J.J. Abrams rozmawiał ostatnio z dziennikarzami BBC na temat swojego filmu
"Gwiezdne wojny: Przebudzenie mocy". Przyznał w nim, że niektóre z plotek i spekulacji, jakie można znaleźć w internecie, mają pokrycie w rzeczywistości.
Abrams wyjaśnił też, dlaczego tak mało oficjalnie wiadomo o fabule nowych
"Gwiezdnych wojen". Powtórzył to, co mówił przy okazji poprzednich swoich produkcji. Zależy mu na tym, żeby widzowie odkryli historię dopiero w kinie, żeby przeżyli ją jako nowe doświadczenie, a nie oglądali film z konkretnym nastawieniem i wiedzą na temat tego, co się wydarzy. Przyznał jednak, że nie zawsze jest w stanie utrzymać wszystko w tajemnicy. Stąd też niektóre z rzeczy, jakie można przeczytać w sieci, nie są wyssanymi z palca bzdurami, lecz mają pokrycie w filmie.

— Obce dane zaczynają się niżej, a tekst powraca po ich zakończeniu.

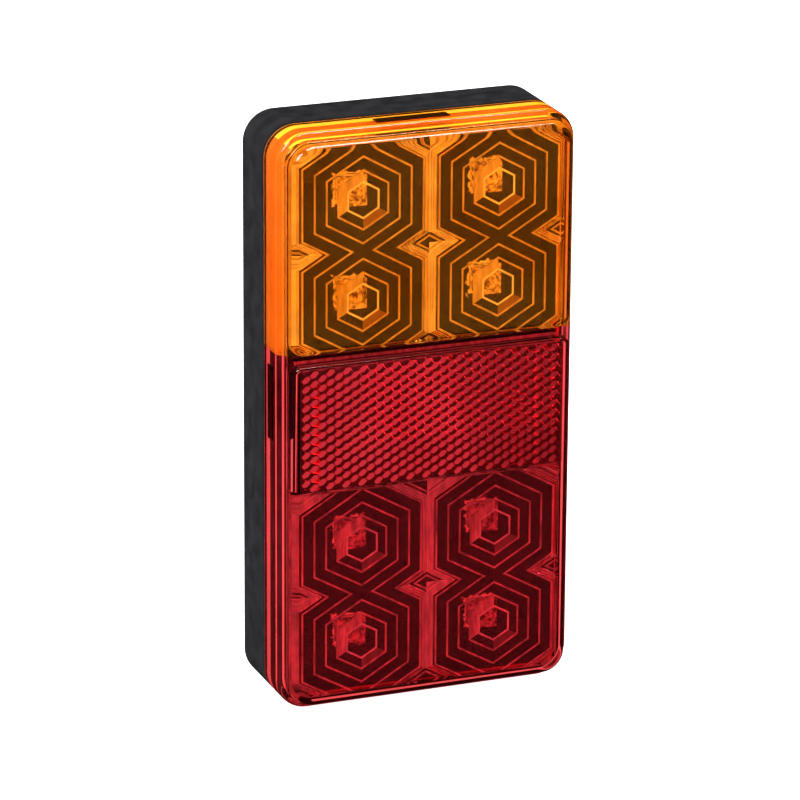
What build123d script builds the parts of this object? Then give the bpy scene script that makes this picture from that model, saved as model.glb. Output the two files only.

Abrams dodał, że nie ma za złe osobom, które czytają i rozpowszechniają spoilery. Jego zdaniem oznacza to, że film ma wielu bardzo mocno emocjonalnie zaangażowanych fanów. Doskonale rozumie chęć poznania wszystkiego, co ma związek z "Gwiezdnymi wojnami", bo sam jest wielkim fanem i na ich miejscu zapewne zachowywałby się podobnie.
Niestety
Abrams nie dał żadnych wskazówek co do tego, które z plotek i spekulacji są prawdziwe. O tym zapewne przekonamy się dopiero w grudniu.